What does this mean? How about additional job losses as they’re moved to other countries. Even if some manufacturing remains in this country, much management and leadership will move abroad. It also means operating profits go to other countries. We’re on our way to becoming a nation of serfs, of 21st century tenant farmers.

Why the demise of American industry? We’ve lived above our means for far too long. We’ve begged, borrowed and stolen the money to live the extravagant lifestyle to which we’ve grown accustomed. Now the bills are coming due and we’ve maxed out our credit cards.

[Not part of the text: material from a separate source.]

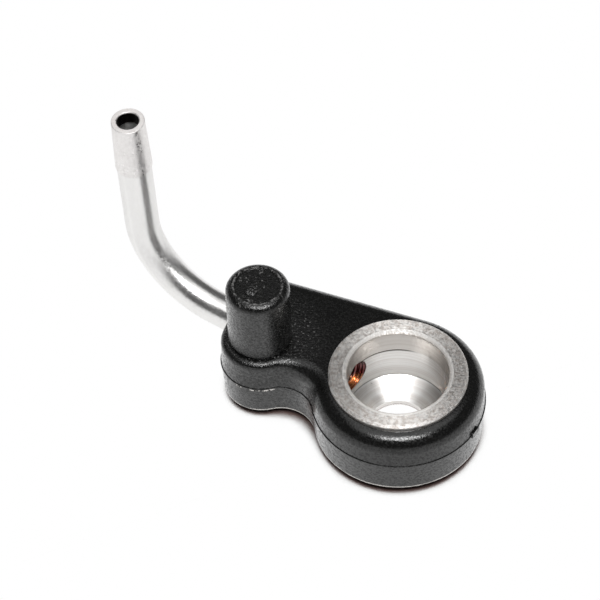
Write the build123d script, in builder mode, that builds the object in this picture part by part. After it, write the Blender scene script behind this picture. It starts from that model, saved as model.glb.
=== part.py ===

We’ve got to pawn some of our jewelry and toys.

As has always been the case when something is pawned, we’ve got to fix our financial house and adjust our lifestyles to be more in line with our ability to produce. If we do, we may be able to save what’s left of our financial house. If we don’t, the onslaught on our infrastructure will continue. We still have a huge segment of our population that believes we deserve to live like royalty and that cheap energy is our birth right. As they continue to join the ranks of the unemployed, maybe the light will go on. Maybe not.

We’ve been irresponsible financially. We cannot continue to live high and tax low. Something has to give. In the meantime, we’re doing the only things we can do to pay the bills – printing money and having a yard sale. We may also want to learn a foreign language. We’ll be better able to speak with our new neighbors and landlords.